Nessuno- gli dissi – avrebbe mai fatto una cosa così importante con tanta disponibilità. Tornai alle casse dove, nel frattempo, le file si erano allungate. Scelsi di nuovo quella con la cassiera giovane con le labbra disegnate dalla matita perché mi sembrava la più veloce. La stessa velocità, unita alla disinvoltura, la usava sicuramente per fare il contorno viola alla bocca, con pessimi risultati- pensai.
In fila c’era anche l’anziana bidella che, di nuovo, mi sorrise e mi chiamò ancora professoressa. Rieccola – pensai. Aveva tanta voglia di parlare anche lei e io non avevo nessuna fretta ormai. Con 500 euro di pensione cosa vuole che si possa comprare al giorno d’oggi? Ci rendiamo conto? Con 500 euro devi pagare le bollette, riscaldare la casa, comprare le medicine e fare la spesa ogni giorno. Di questi tempi non si può andare avanti con così poco! La voce era la stessa dei bei tempi, un po’ roca e lagnosa, cantilenante. Aveva ragione però – pensai – a lamentarsi. Eccome! Guardai dentro il suo enorme carrello. Pensai che avrebbero dovuto fornire carrelli diversificati: piccoli per i pensionati e grandi per i lavoratori. Vi erano poche cose, scelte tra le meno care, i viveri, per così dire, mi si strinse il cuore al pensiero di tante persone come lei.

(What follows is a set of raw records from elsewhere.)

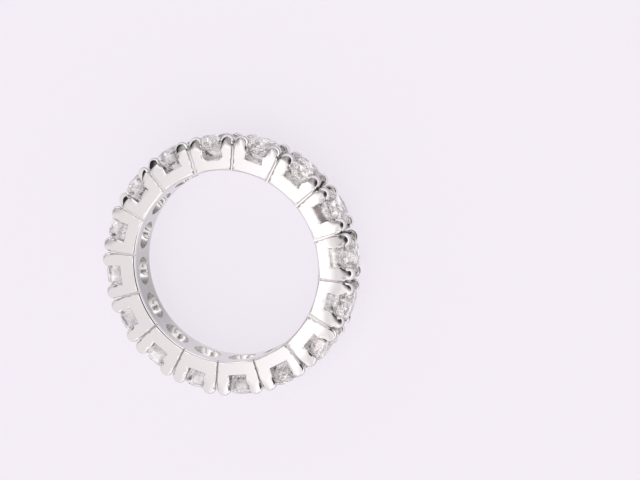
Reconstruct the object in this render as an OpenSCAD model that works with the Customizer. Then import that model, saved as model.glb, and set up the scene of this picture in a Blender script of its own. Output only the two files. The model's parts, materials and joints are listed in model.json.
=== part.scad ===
// Full eternity band: a cast ring of open square settings with one round brilliant
// in each. The ring lies on its side, with its axis along +Z and its rear faces at Z = 0.

/* [Finger hole] */
// Diameter of the finger hole at mid-width
finger_d = 17; // [16:0.1:19]
// Width of the band between its two flat sides
band_w = 3.7; // [3.5:0.1:4]
// Rise of the sloping edge between the finger hole and each side
inner_bevel = 0.2; // [0.1:0.05:0.3]

/* [Settings] */
// Radial height of metal below the square notches
base_h = 1.32; // [1.1:0.02:1.4]
// Width of the square notch in each side of a setting
notch_w = 1.58; // [1.3:0.02:1.7]
// Widening of the notch on each side, from its floor to the prong tips
notch_flare = 0.12; // [0:0.02:0.16]
// Radial height from the finger hole to the tips of the prongs
prong_h = 3.22; // [3.16:0.01:3.26]
// Radius of the rounded prong tips, seen from the side of the ring
tip_r = 0.62; // [0.58:0.01:0.64]
// Width of the groove between neighbouring settings
groove_w = 0.34; // [0.2:0.02:0.4]
// Length around the ring of the window below each stone
window_l = 2.5; // [2.2:0.1:2.6]
// Width across the ring of the window below each stone
window_w = 1.84; // [1.6:0.02:1.88]

/* [Stones] */
// Number of stones around the ring
stones = 16; // [16:1:16]
// Girdle diameter of each stone
stone_d = 3.66; // [3.4:0.02:3.68]
// Table diameter as a share of the girdle diameter
table_share = 0.57; // [0.53:0.01:0.6]
// Crown height as a share of the girdle diameter
crown_share = 0.155; // [0.14:0.005:0.165]
// Pavilion depth as a share of the girdle diameter
pavilion_share = 0.43; // [0.42:0.005:0.44]
// Thickness of the girdle
girdle_t = 0.1; // [0.06:0.01:0.16]
// Radial height from the finger hole to the tables
table_h = 3.2; // [3.16:0.01:3.26]
// Clearance between a stone and the metal that holds it
seat_gap = 0.04; // [0.03:0.01:0.08]

/* [Hidden] */
$fn = 96;

ri = finger_d / 2;
half_w = band_w / 2;
pitch = 360 / stones;
half_pitch = pitch / 2;
notch_r = ri + base_h;
tip_top = ri + prong_h;

// Cross-section of the finger hole: a plain middle, two lands and a sloping edge
land_h = 0.02;
land_z = 0.98;
land_end = half_w - 0.6;
slope_h = 0.06;
slope_z = half_w - 0.2;

// Prongs: crease where they begin to lean inward, and the round end of the cross-section
crease_r = ri + 2.05;
lean_in = 0.04;
lean_r = 0.5;
lean_z = half_w - lean_r - 0.03;
prong_gap = 0.08;
prong_root = notch_r - 0.4;
tip_mid_r = tip_top - tip_r;

// Open channel behind the prongs, all the way round between the stones
channel_r = ri + 1.5;
channel_z = half_w - 0.93;
wall_r = channel_r + 0.1;

// Stone heights above the ring's axis
girdle_r = stone_d / 2;
table_r = girdle_r * table_share;
table_z = ri + table_h;
girdle_top = table_z - stone_d * crown_share;
girdle_low = girdle_top - girdle_t;
culet_z = girdle_low - stone_d * pavilion_share;

// Corners where star facets meet the kites, and where the lower facets meet the mains
star_share = 0.42;
lower_share = 0.27;
facet_turn = 22.5;
star_r = table_r + (girdle_r - table_r) * star_share;
crown_fall = (star_r * cos(facet_turn) - table_r) / (girdle_r - table_r);
star_z = table_z - crown_fall * (table_z - girdle_top);
lower_r = girdle_r * lower_share;
lower_z = culet_z + lower_share * cos(facet_turn) * (girdle_low - culet_z);

// Hollow under each stone: a cup that widens from the window to the girdle
cup_low_z = ri + 0.45;
cup_low_r = 0.93;
cup_top_z = girdle_low - 0.47;
cup_top_r = 1.44;
seat_r = girdle_r + seat_gap;
seat_ease = 0.02;
window_top = ri + 0.7;

// Half of the cross-section that is turned about the ring's axis, from mid-width to one side
half_section = [
    [ri, land_z],
    [ri + land_h, land_z],
    [ri + land_h, land_end],
    [ri + slope_h, slope_z],
    [ri + land_h + inner_bevel, half_w],
    [crease_r, half_w],
    [tip_top - lean_r, half_w - lean_in]
];
rear_section = [for (k = [len(half_section) - 1 : -1 : 0]) [half_section[k][0], -half_section[k][1]]];

module turned_body() {
    difference() {
        union() {
            rotate_extrude($fn = 180) polygon(concat(half_section, rear_section));
            for (side = [-1, 1]) {
                rotate_extrude($fn = 180) translate([tip_top - lean_r, side * lean_z]) circle(r = lean_r);
            }
        }
        rotate_extrude($fn = 180) translate([channel_r, -channel_z]) square([prong_h, 2 * channel_z]);
    }
}

// Half width of the notch at a distance r from the ring's axis
function notch_half(r) = notch_w / 2 + notch_flare * (r - notch_r) / (tip_top - notch_r);

// Distance from the middle of a setting to its side at a distance r from the ring's axis
function side_at(r) = r * tan(half_pitch) - prong_gap * (r - prong_root) / (tip_top - prong_root);

// One prong seen along the ring's axis, on the left of a setting that points along +X
module prong_outline() {
    mid = (notch_half(tip_mid_r) + side_at(tip_mid_r)) / 2;
    intersection() {
        polygon([
            [prong_root, notch_w / 2],
            [notch_r, notch_w / 2],
            [tip_top, notch_half(tip_top)],
            [tip_top, side_at(tip_top)],
            [prong_root, side_at(prong_root)]
        ]);
        union() {
            translate([tip_mid_r, mid]) circle(r = tip_r);
            translate([prong_root, mid - 2 * tip_r]) square([tip_mid_r - prong_root, 4 * tip_r]);
        }
    }
}

// The settings seen along the ring's axis: a closed ring of metal and a pair of prongs on each
module settings_outline() {
    difference() {
        circle(r = wall_r, $fn = 180);
        for (i = [0 : stones - 1]) {
            rotate(i * pitch) polygon([
                [notch_r, -notch_w / 2],
                [tip_top, -notch_half(tip_top)],
                [tip_top, notch_half(tip_top)],
                [notch_r, notch_w / 2]
            ]);
        }
    }
    for (i = [0 : stones - 1]) {
        rotate(i * pitch) {
            prong_outline();
            mirror([0, 1]) prong_outline();
        }
    }
}

// Open space below and around one stone, turned about the stone's own axis
module seat_space() {
    rotate_extrude() {
        polygon([
            [0, cup_low_z],
            [cup_low_r, cup_low_z],
            [cup_top_r, cup_top_z],
            [seat_r, girdle_low - seat_ease],
            [seat_r, girdle_top + seat_ease],
            [table_r + seat_gap, table_z + seat_ease],
            [0, table_z + seat_ease]
        ]);
    }
}

// Long window with round ends between the finger hole and the space below a stone
module window_space() {
    straight = window_l - window_w;
    translate([0, 0, ri / 2]) {
        linear_extrude(height = window_top - ri / 2) {
            square([window_w, straight], center = true);
            translate([0, straight / 2]) circle(d = window_w);
            translate([0, -straight / 2]) circle(d = window_w);
        }
    }
}

// V-shaped groove along one edge between two settings
module groove_space() {
    side = groove_w / sqrt(2);
    translate([ri / 2, 0, 0]) rotate([45, 0, 0])
        translate([0, -side / 2, -side / 2]) cube([ri, side, side]);
}

module band() {
    color("silver") translate([0, 0, half_w]) difference() {
        intersection() {
            turned_body();
            translate([0, 0, -band_w]) linear_extrude(height = 2 * band_w) settings_outline();
        }
        for (i = [0 : stones - 1]) {
            rotate(i * pitch) rotate([0, 90, 0]) seat_space();
            rotate(i * pitch) rotate([0, 90, 0]) window_space();
        }
        for (i = [0 : stones - 1]) {
            rotate((i + 0.5) * pitch) {
                translate([0, 0, half_w]) groove_space();
                translate([0, 0, -half_w]) groove_space();
            }
        }
    }
}

// Points of a brilliant cut: rings of corners from the table down to the culet
function ring(n, r, z, turn) = [
    for (k = [0 : n - 1]) [r * cos(turn + k * 360 / n), r * sin(turn + k * 360 / n), z]
];
cut_points = concat(
    ring(8, table_r, table_z, 0),
    ring(8, star_r, star_z, facet_turn),
    ring(16, girdle_r, girdle_top, 0),
    ring(16, girdle_r, girdle_low, 0),
    ring(8, lower_r, lower_z, facet_turn),
    [[0, 0, culet_z]]
);

// Number of each corner in that list, by its ring
function table(k) = k % 8;
function star(k) = 8 + k % 8;
function upper(k) = 16 + (k + 16) % 16;
function under(k) = 32 + (k + 16) % 16;
function lower(k) = 48 + (k + 8) % 8;
culet = 56;

// Facets, with their corners clockwise as seen from outside
table_face = [[for (k = [0 : 7]) 7 - k]];
star_faces = [for (k = [0 : 7]) [table(k), table(k + 1), star(k)]];
kite_faces = [
    for (k = [0 : 7], half = [[table(k), star(k), upper(2 * k)], [table(k), upper(2 * k), star(k + 7)]]) half
];
upper_faces = [
    for (k = [0 : 7], half = [[upper(2 * k + 1), upper(2 * k)], [upper(2 * k + 2), upper(2 * k + 1)]])
        concat([star(k)], half)
];
girdle_faces = [
    for (k = [0 : 15], half = [[upper(k + 1), under(k + 1)], [under(k + 1), under(k)]])
        concat([upper(k)], half)
];
lower_faces = [
    for (k = [0 : 7], half = [[under(2 * k), under(2 * k + 1)], [under(2 * k + 1), under(2 * k + 2)]])
        concat(half, [lower(k)])
];
main_faces = [
    for (k = [0 : 7], half = [[lower(k), culet], [under(2 * k), lower(k)]]) concat(half, [lower(k + 7)])
];

module diamond(i) {
    color("aliceblue") translate([0, 0, half_w]) rotate(i * pitch) rotate([0, 90, 0])
        polyhedron(
            points = cut_points,
            faces = concat(
                table_face, star_faces, kite_faces, upper_faces,
                girdle_faces, lower_faces, main_faces
            )
        );
}

band();
diamond(0);  // diamond_01
diamond(1);  // diamond_02
diamond(2);  // diamond_03
diamond(3);  // diamond_04
diamond(4);  // diamond_05
diamond(5);  // diamond_06
diamond(6);  // diamond_07
diamond(7);  // diamond_08
diamond(8);  // diamond_09
diamond(9);  // diamond_10
diamond(10);  // diamond_11
diamond(11);  // diamond_12
diamond(12);  // diamond_13
diamond(13);  // diamond_14
diamond(14);  // diamond_15
diamond(15);  // diamond_16
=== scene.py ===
# %% [markdown]
# # A diamond wedding band in Blender
# The object is a full eternity ring: sixteen square settings of polished white gold in a closed
# ring, with a round brilliant in each. The packed model gives every size and place. Its stones
# are shown as they come, with a better material. Its metal is one solid with sharp edges; here
# the metal is made again as finer surfaces with rounded edges, because polished metal shows
# every edge as a line of light.

# %% The frame
import json
import math

import bmesh
import bpy
import numpy as np
from mathutils import Matrix, Vector


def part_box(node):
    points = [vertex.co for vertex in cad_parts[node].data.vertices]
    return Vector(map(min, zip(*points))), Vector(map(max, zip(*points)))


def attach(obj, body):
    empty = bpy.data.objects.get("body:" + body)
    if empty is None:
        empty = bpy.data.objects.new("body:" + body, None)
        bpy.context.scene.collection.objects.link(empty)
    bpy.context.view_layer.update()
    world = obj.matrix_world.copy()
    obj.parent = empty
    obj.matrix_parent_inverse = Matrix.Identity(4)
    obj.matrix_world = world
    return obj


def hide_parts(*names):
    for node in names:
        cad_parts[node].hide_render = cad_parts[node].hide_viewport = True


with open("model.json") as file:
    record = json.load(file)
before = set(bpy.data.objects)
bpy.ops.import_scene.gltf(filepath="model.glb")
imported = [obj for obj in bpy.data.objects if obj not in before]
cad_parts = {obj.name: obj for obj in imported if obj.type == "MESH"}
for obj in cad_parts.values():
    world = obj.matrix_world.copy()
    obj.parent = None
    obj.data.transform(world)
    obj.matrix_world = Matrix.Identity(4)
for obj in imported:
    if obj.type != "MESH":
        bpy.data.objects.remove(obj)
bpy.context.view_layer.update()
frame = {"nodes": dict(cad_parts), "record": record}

# %% [markdown]
# ## Sizes
# A goldsmith works in millimetres, so the surfaces are worked out in millimetres and turned into
# metres where a mesh is made. What the packed model can tell is read from it: the radius of the
# finger hole, the width of the band, and the size and height of the stones. One setting is worked
# out lying along +X, with x its height above the ring's axis, y the way along the ring and z the
# way across it from mid-width, and is then turned to its place.

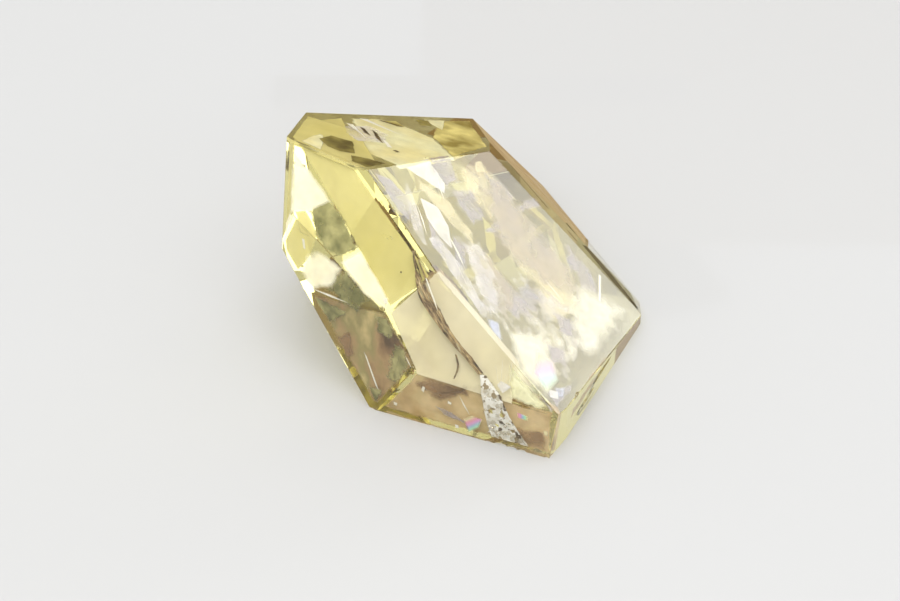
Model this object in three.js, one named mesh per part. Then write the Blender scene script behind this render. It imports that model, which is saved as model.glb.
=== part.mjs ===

Così, ripensai a Maria e alla mamma, donne il cui progetto di vita è stato quello di servire la famiglia e per le quali il supermercato vendeva cibo per sfamare ma anche qualche piacere extra. Offerte, buoni sconto, prodotti a breve scadenza ma anche qualche sfizio, qualche dolcetto e carne tenera.
Ritrovai il mio nuovo trolley lì, dove l’avevo lasciato. L’ombrello era agganciato alla mia mano sinistra e il cellulare in tasca, pronto all’uso. Era pesante quel trolley, più del solito. Era stracarico. Sarei arrivata a casa con le braccia doloranti e la schiena a pezzi. Toccava a me, adesso, trascinarlo fino a casa. E, tutto sommato, non mi pesava.